===== COLLECTED MATERIAL

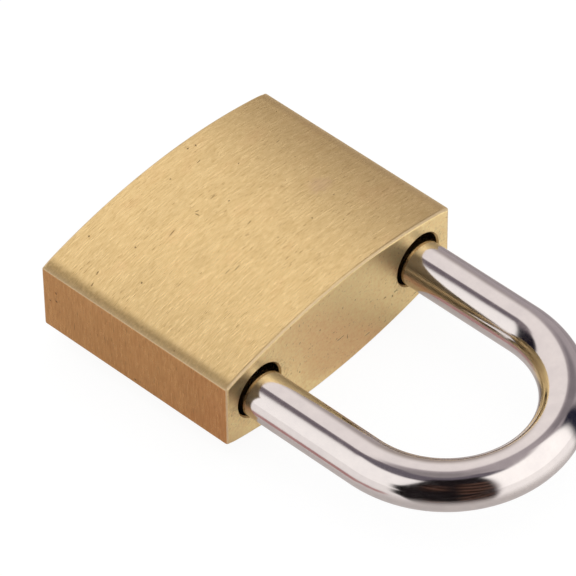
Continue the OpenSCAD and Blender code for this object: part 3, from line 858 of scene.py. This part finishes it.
def make_floor():
    """A white glossy floor that keeps the lock's soft shadow."""
    reach = 20000
    floor = mesh_object("floor", [(-reach, -reach, 0), (reach, -reach, 0), (reach, reach, 0),
                                  (-reach, reach, 0)], [(0, 1, 2, 3)])
    material, tree = new_material("white_glossy_floor")

    # What the eye sees: white, with the lock's shadow in the matt part
    seen = add(tree, "ShaderNodeAddShader", {
        0: add(tree, "ShaderNodeBsdfDiffuse", {"Color": (0.12, 0.12, 0.12, 1)}),
        1: add(tree, "ShaderNodeEmission", {"Color": (1, 1, 1, 1), "Strength": 0.91})})
    plain = add(tree, "ShaderNodeBsdfDiffuse", {"Color": (0.8, 0.8, 0.8, 1)})

    # What the metal sees: close by, a greyer floor, dimmed as painted shade besides the lock's
    # real shadow in its matt part, a painted warm glow, and further off the tent mirrored in the
    # floor's gloss
    close = add(tree, "ShaderNodeAddShader", {
        0: add(tree, "ShaderNodeBsdfDiffuse", {"Color": (0.418, 0.392, 0.383, 1)}),
        1: add(tree, "ShaderNodeEmission", {"Color": (0.313, 0.291, 0.287, 1)})})
    slant = add(tree, "ShaderNodeLayerWeight", {"Blend": 0.5}, out="Facing")
    place = surface_mm(tree)
    waver = add(tree, "ShaderNodeTexNoise", {
        "Vector": add(tree, "ShaderNodeMapping", {"Vector": place, "Scale": cells(5, 5, 5)}),
        "Scale": 1.0})
    line = add(tree, "ShaderNodeMath", {0: slant, 1: GLOW_SLANT, 2: GLOW_SPREAD},
               operation="COMPARE")
    glow = add(tree, "ShaderNodeMath", {0: line, 1: near_marks(tree, place, FLOOR_GLOWS, waver)},
               operation="MULTIPLY")
    # The painted glow's colour, for light thrown back by the brass
    warm = add(tree, "ShaderNodeEmission", {"Color": (0.50, 0.28, 0.27, 1)})
    far = add(tree, "ShaderNodeMapRange", {"Value": slant, "From Min": 0.12, "From Max": 0.66},
              interpolation_type="SMOOTHSTEP")
    mirror = add(tree, "ShaderNodeBsdfGlossy", {
        "Color": (0.863, 0.854, 0.854, 1), "Roughness": 0.02})
    mirrored = add(tree, "ShaderNodeMixShader", {0: far, 1: close, 2: mirror})
    mirrored = add(tree, "ShaderNodeMixShader", {0: glow, 1: mirrored, 2: warm})

    camera_ray = add(tree, "ShaderNodeLightPath", out="Is Camera Ray")
    rays = camera_ray.node.outputs
    direct = add(tree, "ShaderNodeMath", {0: camera_ray, 1: rays["Is Transmission Ray"]},
                 operation="MAXIMUM")
    shown = add(tree, "ShaderNodeMixShader", {0: direct, 1: plain, 2: seen})
    shown = add(tree, "ShaderNodeMixShader", {0: rays["Is Glossy Ray"], 1: shown, 2: mirrored})
    add(tree, "ShaderNodeOutputMaterial", {"Surface": shown})
    floor.data.materials.append(material)


def make_world():
    """Plain white light from all round."""
    world = bpy.data.worlds.new("studio")
    world.use_nodes = True
    bpy.context.scene.world = world
    background = world.node_tree.nodes["Background"]
    background.inputs["Color"].default_value = (1, 1, 1, 1)
    background.inputs["Strength"].default_value = 1.0


def make_camera():
    """A long lens, high over the corner between the long leg's side and the shackle."""
    place = mm(325.561, 289.275, 479.015)
    forward = Vector((-0.504058, -0.463817, -0.728560)).normalized()
    down = Vector((0.544974, 0.483615, -0.684923))
    right = Vector((-0.670022, 0.742287, -0.008998))
    data = bpy.data.cameras.new("camera")
    data.sensor_width = 36
    data.lens = 334.8
    data.clip_start = 0.01
    data.clip_end = 100
    camera = bpy.data.objects.new("camera", data)
    turn = Matrix((right, -down, -forward)).transposed()
    camera.matrix_world = Matrix.Translation(place) @ turn.to_4x4()
    bpy.context.scene.collection.objects.link(camera)
    bpy.context.scene.camera = camera


# ---------------------------------------------------------------- marks of use, painted shade

# Each mark is its middle and its half size along x, y and z in millimetres, and its turn about z.
# The half size of 1 takes a nick right through its surface
FACE_NICKS = (
    ((-4.5, -30.7, 15.2), (0.16, 0.14, 1), 0), ((-3.8, -28.2, 15.3), (0.35, 0.06, 1), 10),
    ((2.6, -22.6, 15.3), (0.3, 0.07, 1), -25), ((3.0, -22.2, 15.3), (0.07, 0.3, 1), 10),
    ((-1.2, -20.9, 15.4), (0.13, 0.1, 1), 0), ((-0.5, -22.8, 15.4), (0.5, 0.05, 1), 6),
    ((7.0, -22.6, 15.1), (0.7, 0.06, 1), 8), ((13.5, -30.3, 14.1), (0.13, 0.13, 1), 0),
    ((11.4, -24.6, 14.5), (0.16, 0.12, 1), 0), ((16.8, -25.8, 13.5), (0.28, 0.08, 1), 15),
    ((18.3, -25.2, 13.1), (0.3, 0.09, 1), 10), ((6.2, -12.8, 15.1), (0.7, 0.05, 1), 8),
    ((7.4, -13.3, 15.0), (0.5, 0.05, 1), 4), ((-0.1, -16.6, 15.4), (0.4, 0.05, 1), 6),
    ((-5.9, -11.6, 15.1), (0.11, 0.11, 1), 0), ((-13.6, -24.1, 14.1), (0.4, 0.06, 1), 12))
FACE_STAINS = (((-11.1, -15.0, 14.6), (2.0, 1.3, 1.5), 0),)
SIDE_NICKS = (
    ((20, -29.8, 9.6), (1, 0.16, 0.22), 0), ((20, -30.9, 7.7), (1, 0.15, 0.16), 0),
    ((20, -29.8, 8.2), (1, 0.2, 0.15), 0), ((20, -29.3, 6.7), (1, 0.1, 0.1), 0),
    ((20, -17.0, 3.6), (1, 0.2, 0.14), 0), ((-20, -28.5, 5.2), (1, 0.18, 0.15), 0))
END_NICKS = (
    ((-10.2, -2, 5.7), (0.3, 1, 0.14), 0), ((-9.6, -2, 5.3), (0.12, 1, 0.2), 0),
    ((-8.2, -2, 6.1), (0.25, 1, 0.1), 0), ((-0.1, -2, 5.4), (0.7, 1, 0.07), 0),
    ((-1.4, -2, 4.7), (0.08, 1, 0.4), 0), ((-13.8, -2, 2.5), (0.4, 1, 0.08), 0),
    ((3.5, -2, 9.8), (0.12, 1, 0.12), 0), ((-2.8, -2, 10.0), (0.1, 1, 0.1), 0),
    ((7.2, -2, 5.4), (0.1, 1, 0.15), 0), ((-5.0, -2, 2.2), (0.5, 1, 0.08), 0))
# Painted shade, brown, round the two holes where the shackle's legs go in, most on the sides away
# from the middle
END_HOLE_SHADE = (
    ((LEG_X + 3.6, -2, HOLE_Z + 3.0), (2.4, 1, 4.4), 0), ((LEG_X, -2, HOLE_Z), (4.6, 1, 4.6), 0),
    ((-LEG_X, -2, HOLE_Z), (4.4, 1, 4.4), 0))


# ---------------------------------------------------------------- the lock

# Solid brass, brushed across its width on a 180-grit belt: a satin gold with short strokes, whose
# shine stretches across them. The belt's scratches are 0.05 mm wide; they are drawn 0.17 mm wide
# and 1.6 mm long, so that they show
faces_brass = ground_brass(
    "belt_brushed_brass", "#D4B67B", "#F2D79F", (1.6, 0.17, 1.6), (0.24, 0.36), tangent="X",
    marks=FACE_NICKS, stain_and_shade_patches=FACE_STAINS, stain_and_shade_colour="#E6C4A4", stain_and_shade_depth=(0.1, 0.3), rim_shade=0.5)
# The narrow sides, ground flat on a stone, with streaks across the thickness. Their redder and
# darker colour is painted shade, for the dim, warm floor beside them that they reflect. A stone's
# scratches are 0.1 mm wide, and are drawn 0.3 mm wide
sides_brass = ground_brass(
    "stone_ground_brass_painted_shade", "#C1894F", "#D8A467", (1.4, 0.3, 2.5), (0.24, 0.36), tangent="Z",
    marks=SIDE_NICKS)
# The two ends, milled and then tumbled: more matt, with small even specks about 0.2 mm wide,
# drawn 0.6 mm wide so that they show. They are painted paler than the brass, as painted light
# that makes up for the dim floor they reflect
ends_brass = ground_brass(
    "milled_brass_painted_light", "#F7D79A", "#FFEAAF", (0.62, 0.62, 0.53), (0.36, 0.46), marks=END_NICKS,
    stain_and_shade_patches=END_HOLE_SHADE, stain_and_shade_depth=(0.12, 0.34))
# Free-cutting brass off the lathe, bright with rings that the tool leaves every 0.1 mm, drawn
# 0.2 mm apart so that they show
turned_brass = worked_metal("turned_brass", "#B8935A", "#D9BC82", (0.67, 0.2, 0.67), (0.22, 0.38))
# The pins' brass comes from an automatic lathe with a finer feed
pin_brass = worked_metal("turned_pin_brass", "#B68F52", "#DDBB78", (0.83, 0.15, 0.83), (0.2, 0.34))
# Hardened tool steel, ground along its length: dull grey with lines 0.1 mm apart, drawn 0.25 mm
tool_steel = worked_metal("ground_tool_steel", "#7E8084", "#A3A5A8", (0.25, 1, 0.25), (0.22, 0.4))
# Steel wire cut to length for the two retaining pins: the same grey with a cropped, rougher end
pin_steel = worked_metal("cropped_steel_wire", "#86888B", "#B2B3B5", (0.33, 0.33, 1), (0.25, 0.42))
# Hard-drawn spring wire: dark and even, with die lines drawn 0.3 mm wide so that they show
spring_steel = worked_metal("drawn_spring_wire", "#6A6D72", "#9A9DA2", (0.3, 0.3, 0.3), (0.2, 0.35))

make_case((faces_brass, sides_brass, ends_brass), turned_brass)
make_shackle(chrome_plate())
# The plugs set into a narrow side take its painted shade too
for node in ("cross_bore_plug", "chamber_plugs"):
    dress(node, sides_brass)
for node in ("plug", "spring_cap"):
    dress(node, turned_brass)
for node in ("cam", "latch_long_side", "latch_short_side"):
    dress(node, tool_steel)
for node in ("shackle_pin", "plug_pin"):
    dress(node, pin_steel)
make_spring("shackle_spring", Y, centre_of("spring_cap")[0], SHACKLE_WIRE_R, SHACKLE_SPRING_TURNS,
            spring_steel)
for i in PIN_STACKS:
    dress(f"key_pin_{i}", pin_brass)
    dress(f"driver_pin_{i}", pin_brass)
    make_spring(f"pin_spring_{i}", X, centre_of(f"driver_pin_{i}")[0], PIN_WIRE_R,
                PIN_SPRING_TURNS, spring_steel)

make_tent()
make_floor()
make_world()
make_camera()
bpy.context.scene.view_settings.view_transform = "Standard"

==========

** PROBLEM DESCRIPTION **
Which lines include "scene"? Copy each of them out.

** ANSWER TO THIS EXERCISE **
Continue the OpenSCAD and Blender code for this object: part 3, from line 858 of scene.py. This part finishes it.
    bpy.context.scene.world = world
    bpy.context.scene.collection.objects.link(camera)
    bpy.context.scene.camera = camera
bpy.context.scene.view_settings.view_transform = "Standard"